HST has in many ways revolutionised modern astronomy, being a highly efficient tool for making new discoveries, but also by driving astronomical research in general. HST was designed to take advantage of being above the Earth's disturbing atmosphere, and thereby providing astronomers with observations of very high resolution - essentially opening new windows to planets, stars and galaxies. HST was designed as a flagship mission of high standard, and has served to pave the way for other space-based observatories. Hubble Space Telescope is named after Edwin Powell Hubble (1889-1953) who was one of the great pioneers of modern astronomy.

   HST is an observatory first dreamt of in the 1940s, designed and built in the 1970s and 80s, and operational only in the 1990s. Since its preliminary inception, HST was designed to be a different type of mission for NASA -- a long term space- based observatory. To accomplish this goal and protect the spacecraft against instrument and equipment failures, NASA had always planned on regular servicing missions.

HST was designed with modular components so that on subsequent Shuttle missions it could be recovered and have faulty or obsolete parts replaced with new or improved instruments before being re-released into orbit.

   HST is as large as a school bus and looks like a five-story tower of stacked silver canisters. Each canister houses important telescope equipment: the focusing mirrors, computers, imaging instruments, and pointing and control mechanisms. Extending from the telescope are solar panels for generating electricity and antennas for communicating with operators on the ground.

Power for the two on-board computers and the scientific instruments internal link is provided by two 2.4 x 12.1 m solar panels The power generated by the arrays is also used to charge six nickel- hydrogen batteries which provide power to the spacecraft during the roughly 25 minutes per orbit in which HST flies through the Earth's shadow.

The 12-ton telescope collects faint starlight with an 8-foot-diameter mirror. The mirror - tucked inside a long, hollow tube that blocks the glare from the sun, Earth, and moon - is slightly curved to focus and magnify light.

Unlike ground-based telescopes, astronomers cannot look through Hubble’s lens to see the universe. Instead, Hubble’s scientific instruments are the astronomers’ electronic eyes. The telescope’s instruments include cameras and spectrographs. The cameras don’t use photographic film, but rather electronic detectors similar to those used in home video cameras. The spectrographs collect data by separating starlight into its rainbow of colors, just as a prism does to sunlight. By closely studying the colors of light from a star, astronomers can decode the star’s temperature, motion, composition, and age.

HST Hubble must maintain a steady position to take long exposures— sometimes hours— of the same subject to produce images of distant or faint objects. Otherwise the images will be blurred. To accomplish this mission, the telescope must battle such celestial elements as air drag, the sun’s radiation, and the gravitational pull of objects.

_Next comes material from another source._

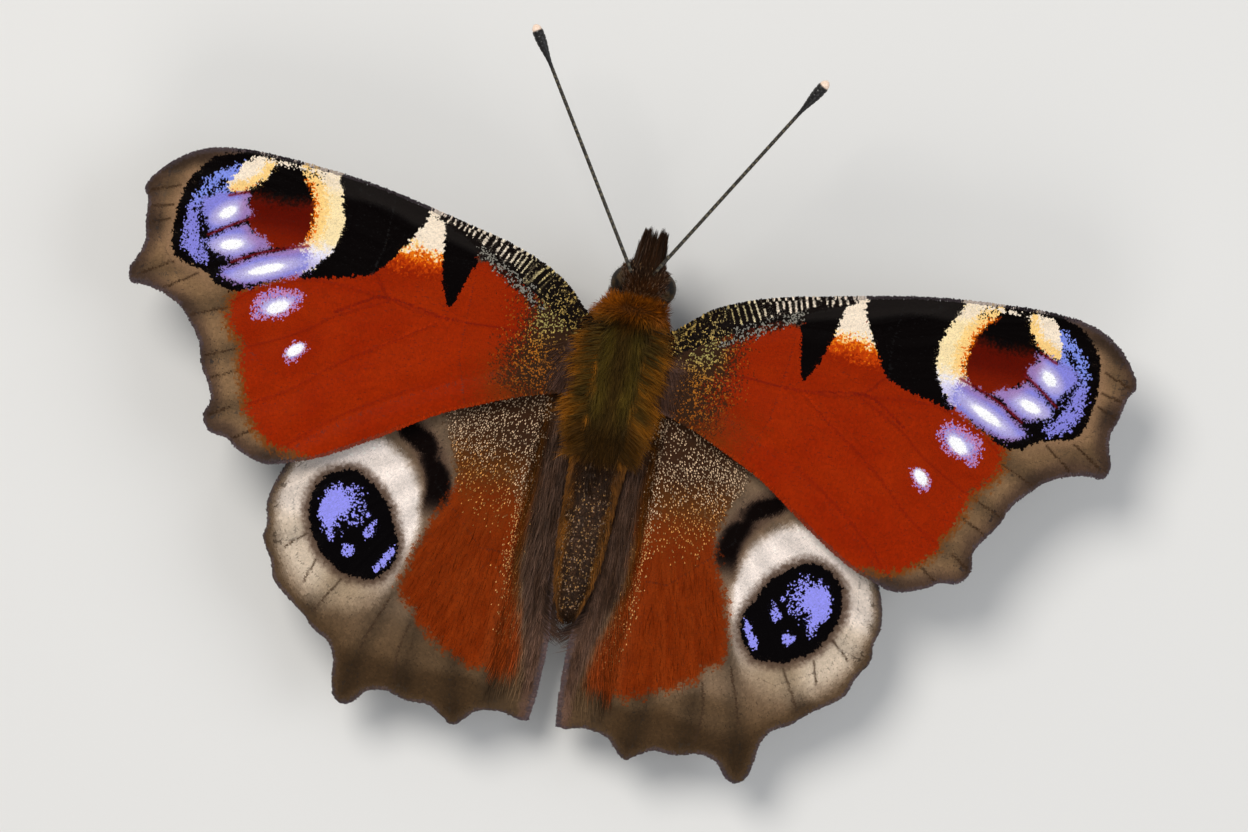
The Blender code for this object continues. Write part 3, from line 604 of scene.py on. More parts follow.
def wingHeight(wing, spots, face):
    # the upper (+1) or under (-1) face: pleats between the veins near the margin, and the veins as ribs
    form = wingForm
    toVein = readMap(wing, "vein map", spots)
    toEdge = readMap(wing, "edge map", spots)
    reach = smoothStep(1 - toEdge / form["pleat reach"]) + 0.2
    pleat = form["pleat"] * reach * (smoothStep(toVein / form["pleat half"]) - 0.5)
    pleat *= smoothStep(toEdge / 0.8) * 0.6 + 0.4
    rib = form["vein rise"][face] * np.exp(-(toVein / form["vein half width"]) ** 2)
    half = (form["half thickness"] + rib) * smoothStep(toEdge / 0.5 + 0.3)
    return wingMiddle(wing, spots[:, 0], spots[:, 1]) + pleat + face * half


def wingPoints(wing, side, spots, z):
    x, y = spots.T
    return np.stack([side * x + wing["shift"] + wing["skew"] * y, y, z], 1)


def wingFrame(wing, side, spots, face):
    # places, outward normals and the direction from the wing's root, in the body's own axes
    small = 0.05
    z = wingHeight(wing, spots, face)
    slopeX = (wingHeight(wing, spots + (small, 0), face) - z) / small
    slopeY = (wingHeight(wing, spots + (0, small), face) - z) / small
    normal = unit(np.stack([-side * slopeX, -(slopeY - wing["skew"] * slopeX), np.ones(len(z))], 1)) * face
    out = unit(spots - np.array(wing["root"]))
    lie = np.stack([side * out[:, 0] + wing["skew"] * out[:, 1], out[:, 1], np.zeros(len(z))], 1)
    lie = unit(lie - normal * (lie * normal).sum(1, keepdims=True))
    return wingPoints(wing, side, spots, z), normal, lie


def wingUnwrap(wing, spots, face):
    # the upper face fills the upper half of the map and the under face the lower half
    share = (spots - wing["low"]) / (wing["high"] - wing["low"])
    return np.stack([0.01 + 0.98 * share[:, 0], 0.01 + 0.48 * share[:, 1] + (0.5 if face > 0 else 0)], 1)


def gridSpots(wing, pitch, draw, jitter=0.22):
    low, high = wing["low"], wing["high"]
    rows = int((high[1] - low[1]) / (pitch * 0.866)) + 1
    columns = int((high[0] - low[0]) / pitch) + 1
    j, i = np.mgrid[0:rows, 0:columns]
    spots = np.stack([low[0] + (i + 0.5 * (j % 2)) * pitch, low[1] + j * pitch * 0.866], -1).reshape(-1, 2)
    if draw is not None:
        spots = spots + (draw.rand(len(spots), 2) - 0.5) * pitch * 2 * jitter
    return spots


def wingSkin(wing, side, painters, material):
    # a thin closed sheet with ribs, from one net of triangles used for both faces
    form = wingForm
    edge = wing["skin edge"]
    spots = [edge]
    for line in wing["vein lines"]:
        fine = smoothLine(line, 0.3)
        ahead = unit(np.gradient(fine, axis=0))
        aside = np.stack([-ahead[:, 1], ahead[:, 0]], 1)
        spots += [fine] + [fine + aside * offset for offset in (-0.16, 0.16)]
    net = gridSpots(wing, form["net step"], None)
    spots.append(net[nearLines(net, wing["vein lines"]) > 0.3])
    loose = np.vstack(spots[1:])
    loose = loose[depthInside(loose, edge) > 0.1]
    flat = [Vector(p) for p in np.vstack([edge, loose])]
    rim = [(k, (k + 1) % len(edge)) for k in range(len(edge))]
    flat, _, faces, _, _, _ = geometry.delaunay_2d_cdt(flat, rim, [list(range(len(edge)))], 1, 1e-4)
    spots = np.array([p[:] for p in flat])
    faces = np.array(faces)
    count = len(spots)
    bottom = faces[:, ::-1] + count
    border = np.array([(a, b, b + count, a + count) for a, b in rim])
    walls = np.vstack([border[:, (1, 0, 3)], border[:, (1, 3, 2)]])
    triangles = np.vstack([faces, bottom, walls])
    turned = np.cross(spots[faces[:, 1]] - spots[faces[:, 0]], spots[faces[:, 2]] - spots[faces[:, 0]]).sum() < 0
    if turned:
        triangles = triangles[:, ::-1]
    if side < 0:
        triangles = triangles[:, ::-1]
    points, paint, unwrap = [], [], []
    for face in (1, -1):
        points.append(wingPoints(wing, side, spots, wingHeight(wing, spots, face)))
        paint.append(painters[face](wing, spots, None, 1) * 0.8)
        unwrap.append(wingUnwrap(wing, spots, face))
    unwrap = np.vstack(unwrap)[triangles.ravel()].reshape(-1, 3, 2)
    wallRows = slice(len(faces) * 2, None)
    upper = np.where(triangles[wallRows] >= count, triangles[wallRows] - count, triangles[wallRows])
    unwrap[wallRows] = wingUnwrap(wing, spots, 1)[upper]
    name = wing["name"] + ("_right" if side > 0 else "_left")
    return newPiece(name + "_membrane", np.vstack(points), triangles, material, wing["name"], (name,),
                    np.vstack(paint), unwrap.reshape(-1, 2), smooth=True)


def scaleCoat(wing, side, face, spots, painter, seed, size):
    draw = np.random.RandomState(seed)
    spots = spots[depthInside(spots, wing["skin edge"]) > size["inset"]]
    roots, normal, lie = wingFrame(wing, side, spots, face)
    across = np.cross(normal, lie)
    turn = (draw.rand(len(spots)) - 0.5) * 2 * scaleForm["yaw"]
    lie = lie * np.cos(turn)[:, None] + across * np.sin(turn)[:, None]
    vary = 0.9 + 0.2 * draw.rand(len(spots))
    paint = finishPaint(painter(wing, spots, draw, seed), scaleForm["shade spread"], draw)
    return wingScales(roots, lie, normal, size["length"] * vary, size["width"] * vary,
                      scaleForm["lift"] * (0.7 + 0.6 * draw.rand(len(spots))), paint,
                      wingUnwrap(wing, spots, face))


def stripWidth(travel):
    return np.interp(travel, stripForm["travel"], stripForm["width"])


def inStrip(wing, spots):
    below, travel = nearLine(spots, wing["costa line"])
    return (below < stripWidth(travel)) & (travel > 0.05) & (travel < stripForm["travel"][-1])


def stripSpots(wing, draw):
    # rows that follow the front edge, so that the stripes come out clean
    size = scaleForm["strip"]
    line = smoothLine(wing["costa"], size["pitch"])
    travel = np.append(0, np.cumsum(np.linalg.norm(np.diff(line, axis=0), axis=1)))
    line, travel = (v[travel < stripForm["travel"][-1]] for v in (line, travel))
    ahead = unit(np.gradient(line, axis=0))
    down = np.stack([ahead[:, 1], -ahead[:, 0]], 1)
    width = stripWidth(travel)
    spots = []
    for k in range(int(width.max() / size["row"]) + 1):
        below = (k + 0.5) * size["row"]
        row = line + down * below + ahead * (0.5 * (k % 2) * size["pitch"])
        spots.append(row[below < width])
    spots = np.vstack(spots)
    return spots + (draw.rand(len(spots), 2) - 0.5) * 0.015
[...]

To improve its stability during observations, the telescope uses an elaborate system for attitude control. For Hubble, maintaining proper direction is similar to a sailor fighting the wind and water to keep his sailboat on course. Manoeuvring is performed by reaction wheels and its position in space monitored by four of six gyros. Pointing maintained in this way is known as 'coarse track mode'. Hubble is successful because of its sophisticated pointing control system, which includes gyroscopes and Fine Guidance Sensors (FGSs), which can be used to lock onto guide stars (fine lock) to reduce spacecraft drift and increase pointing accuracy.

Once the telescope locks onto an object, its sensors check for movement 40 times a second. If movement occurs, the wheels, which are constantly rotating, change speeds to smoothly move the telescope back into position.

Once Hubble gathers pictures and data on celestial objects, its computers turn the information into long strings of numbers that are beamed to Earth as radio signals. This information streams through a series of satellite relays to the Goddard Space Flight Center and then by telephone line to the Space Telescope Science Institute, where the numbers are turned back into pictures and data.

The information collected daily by Hubble is stored on optical computer disks. A single day’s worth of observations would fill an encyclopedia. The constantly growing collection of Hubble pictures and data are a unique scientific resource for current and future astronomers.